7 Dec 2008
In the first 10 months of this year, complaints about banks reached more than double the figure for the whole of 2007 – and that is excluding the 10,000 complaints about their sale of minibonds that lost their value when Lehman Brothers collapsed.
While the Hong Kong Monetary Authority agreed to release the figures – 1,050 up to October 31 against 469 last year – it would not say which banks were the subjects of the complaints, nor what complaints were about.
The HKMA claims it is bound by the Banking Ordinance to keep that information secret.
However, commentators question whether withholding such information is in the public interest. David Webb, a campaigner for better corporate governance, said consumers were entitled to know whether financialservices providers were being complained about regularly.
“ Information is the lifeblood of free markets, and enabling investors and depositors to make informed choices is a good thing,” Mr Webb said. “ I think the HKMA should be much more transparent about its complaints and enforcement activities.
“I see no reason why the HKMA should not publish complaint statistics on a per-institution basis.”
To make sure larger institutions are not unfairly over-represented, the authority could state the figures as a percentage of a bank’s unique account holders.

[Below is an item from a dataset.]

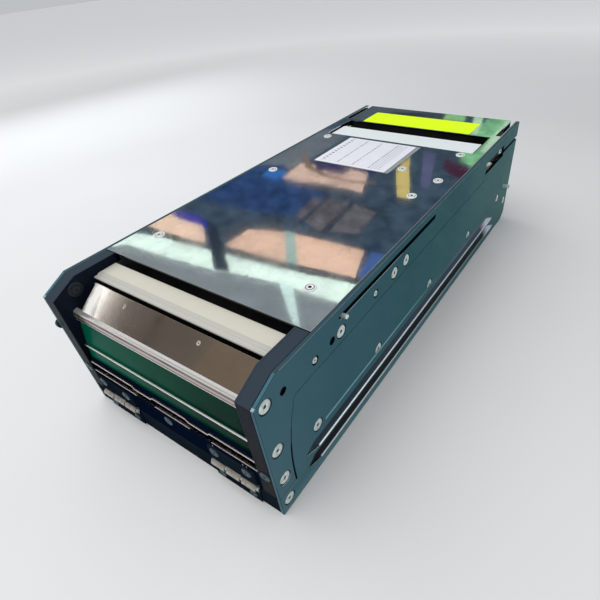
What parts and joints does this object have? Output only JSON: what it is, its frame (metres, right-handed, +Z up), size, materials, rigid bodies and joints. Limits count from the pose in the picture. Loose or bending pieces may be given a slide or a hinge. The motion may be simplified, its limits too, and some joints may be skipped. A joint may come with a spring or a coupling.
{
  "type": "banknote validator",
  "caption": "Long box-shaped banknote validator: a sheet-metal clamshell with a stepped note slot between two front posts, belt transport inside and a top that swings up on front hinges.",
  "frame": {"origin": "middle of the underside, on the surface the unit stands on; the box includes the studs, the knob and the hinge knuckles", "axes": "+X across to the right as seen from the note slot, +Y from the slot towards the rear, +Z up"},
  "size_m": [0.248, 0.533, 0.1369],
  "materials": {
    "side_teal": "satin",
    "post_dark": "satin",
    "cover_mirror": "polished",
    "zinc": "bright zinc",
    "chrome_plate": "mirror",
    "steel": "satin",
    "cream": "satin",
    "panel_green": "gloss",
    "panel_navy": "semi-gloss",
    "black_plastic": "matte",
    "glass": "clear",
    "brass": "satin",
    "belt": "matte",
    "rubber": "matte",
    "board": "solder mask",
    "white_plastic": "satin",
    "gear": "satin",
    "label_white": "gloss film",
    "label_yellow": "satin",
    "dark_screw": "blued",
    "knob": "satin"
  },
  "bodies": {
    "lower_unit": {"lower_plate_right": "side_teal", "lower_plate_left": "side_teal", "bottom_plate": "steel", "front_sill": "post_dark", "lower_rear_plate": "side_teal", "lower_frames": "steel", "lower_note_guide": "black_plastic", "lower_sensor": "black_plastic", "lower_sensor_glass": "glass", "shaft_bushes": "brass", "drive_motor": "steel", "transport_belts_front": "belt", "transport_belts_rear": "belt", "timing_belt": "rubber", "control_board": "board", "board_parts": "black_plastic", "rear_connectors": "white_plastic", "hinge_leaves_lower": "zinc", "hinge_pins": "zinc", "lower_screws": "zinc", "locating_studs": "zinc", "latch_keepers": "steel"},
    "upper_unit": {"top_cover": "cover_mirror", "upper_plate_right": "side_teal", "upper_plate_left": "side_teal", "front_post_right": "post_dark", "front_post_left": "post_dark", "front_beam": "cream", "rear_beam": "cream", "entry_plate": "chrome_plate", "entry_panel": "panel_green", "lip_bar": "chrome_plate", "slot_lips": "chrome_plate", "lower_entry_panel": "panel_navy", "upper_note_guide": "black_plastic", "upper_frames": "steel", "cross_members": "steel", "upper_sensor": "black_plastic", "upper_sensor_glass": "glass", "magnetic_head": "steel", "hinge_leaves_upper": "zinc", "upper_screws": "zinc", "front_screws": "dark_screw", "white_label": "label_white", "yellow_label": "label_yellow", "guide_pins": "zinc", "post_knobs": "knob"},
    "drum_1": {"belt_drum_1": "steel"},
    "drum_2": {"belt_drum_2": "steel"},
    "drum_3": {"belt_drum_3": "steel"},
    "drum_4": {"belt_drum_4": "steel", "drive_gear": "gear"},
    "pinion": {"motor_pinion": "brass"},
    "pinch_1": {"pinch_roller_1": "rubber"},
    "pinch_2": {"pinch_roller_2": "rubber"},
    "pinch_3": {"pinch_roller_3": "rubber"},
    "pinch_4": {"pinch_roller_4": "rubber"},
    "latch": {"latch_shaft": "steel", "latch_levers": "steel", "latch_hooks": "steel"}
  },
  "joints": [
    {"name": "upper_unit_lift", "type": "hinge", "parent": "lower_unit", "child": "upper_unit", "pos_m": [0, -0.2635, 0.0218], "axis": [1, 0, 0], "range_deg": [0, 70]},
    {"name": "latch_turn", "type": "hinge", "parent": "upper_unit", "child": "latch", "pos_m": [0, 0.206, 0.118], "axis": [1, 0, 0], "range_deg": [0, 6]},
    {"name": "drum_4_spin", "type": "hinge", "parent": "lower_unit", "child": "drum_4", "pos_m": [0, 0.178, 0.0884], "axis": [1, 0, 0], "continuous": true},
    {"name": "drum_1_spin", "type": "hinge", "parent": "lower_unit", "child": "drum_1", "pos_m": [0, -0.21, 0.0884], "axis": [1, 0, 0], "continuous": true},
    {"name": "drum_2_spin", "type": "hinge", "parent": "lower_unit", "child": "drum_2", "pos_m": [0, -0.124, 0.0884], "axis": [1, 0, 0], "continuous": true},
    {"name": "drum_3_spin", "type": "hinge", "parent": "lower_unit", "child": "drum_3", "pos_m": [0, -0.04, 0.0884], "axis": [1, 0, 0], "continuous": true},
    {"name": "pinion_spin", "type": "hinge", "parent": "lower_unit", "child": "pinion", "pos_m": [0, 0.1702, 0.05928], "axis": [1, 0, 0], "continuous": true},
    {"name": "pinch_1_spin", "type": "hinge", "parent": "upper_unit", "child": "pinch_1", "pos_m": [0, -0.21, 0.1105], "axis": [1, 0, 0], "continuous": true},
    {"name": "pinch_2_spin", "type": "hinge", "parent": "upper_unit", "child": "pinch_2", "pos_m": [0, -0.124, 0.1105], "axis": [1, 0, 0], "continuous": true},
    {"name": "pinch_3_spin", "type": "hinge", "parent": "upper_unit", "child": "pinch_3", "pos_m": [0, -0.04, 0.1105], "axis": [1, 0, 0], "continuous": true},
    {"name": "pinch_4_spin", "type": "hinge", "parent": "upper_unit", "child": "pinch_4", "pos_m": [0, 0.178, 0.1105], "axis": [1, 0, 0], "continuous": true}
  ],
  "couplings": [
    {"joint": "drum_1_spin", "follows": "drum_4_spin", "ratio": 1},
    {"joint": "drum_2_spin", "follows": "drum_4_spin", "ratio": 1},
    {"joint": "drum_3_spin", "follows": "drum_4_spin", "ratio": 1},
    {"joint": "pinion_spin", "follows": "drum_4_spin", "ratio": -2},
    {"joint": "pinch_1_spin", "follows": "drum_4_spin", "ratio": -1.725},
    {"joint": "pinch_2_spin", "follows": "drum_4_spin", "ratio": -1.725},
    {"joint": "pinch_3_spin", "follows": "drum_4_spin", "ratio": -1.725},
    {"joint": "pinch_4_spin", "follows": "drum_4_spin", "ratio": -1.725}
  ]
}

Mr Webb noted that the Securities and Futures Commission, which regulates stockbrokers and listed companies, regularly published reports on enforcement action it has taken and complaints it has received.
“The HKMA’s traditional reason for not publicising disciplinary action has been that it might undermine confidence in the banks concerned. My response would be: ‘So what? It should’.”
An HKMA spokesman said the authority investigated all complaints to decide whether and how they could be taken further.
“Upon receipt of a written complaint, we will examine it and the written response from the bank concerned,” the spokesman said. “Our focus is on whether the bank’s complainthandling procedures are working properly.
“Should there be concerns about the bank’s handling of the complaint, we will refer the complaint to the bank for reinvestigation and a further reply to the complainant.”
If complaints related to breaches of the Banking Code of Practice, the HKMA would work with banks to address any issues, the spokesman said.
“ The HKMA has a supervisory interest in cases where a bank may have acted in a way that is improper or imprudent,” he said. “The HKMA will pursue these issues … and where necessary, require remedial action to be taken by the bank.”
But Civic Party lawmaker Ronny Tong Ka-wah, who has tabled a Legislative Council resolution asking the government to review the regulatory regime, said keeping issues between the regulator and the bank might not be in the public interest.
“ At the very least we should be able to see a breakdown of the nature of the complaints,” he said. “Otherwise, how are consumers going to know what they should be looking for and can expect in terms of service?”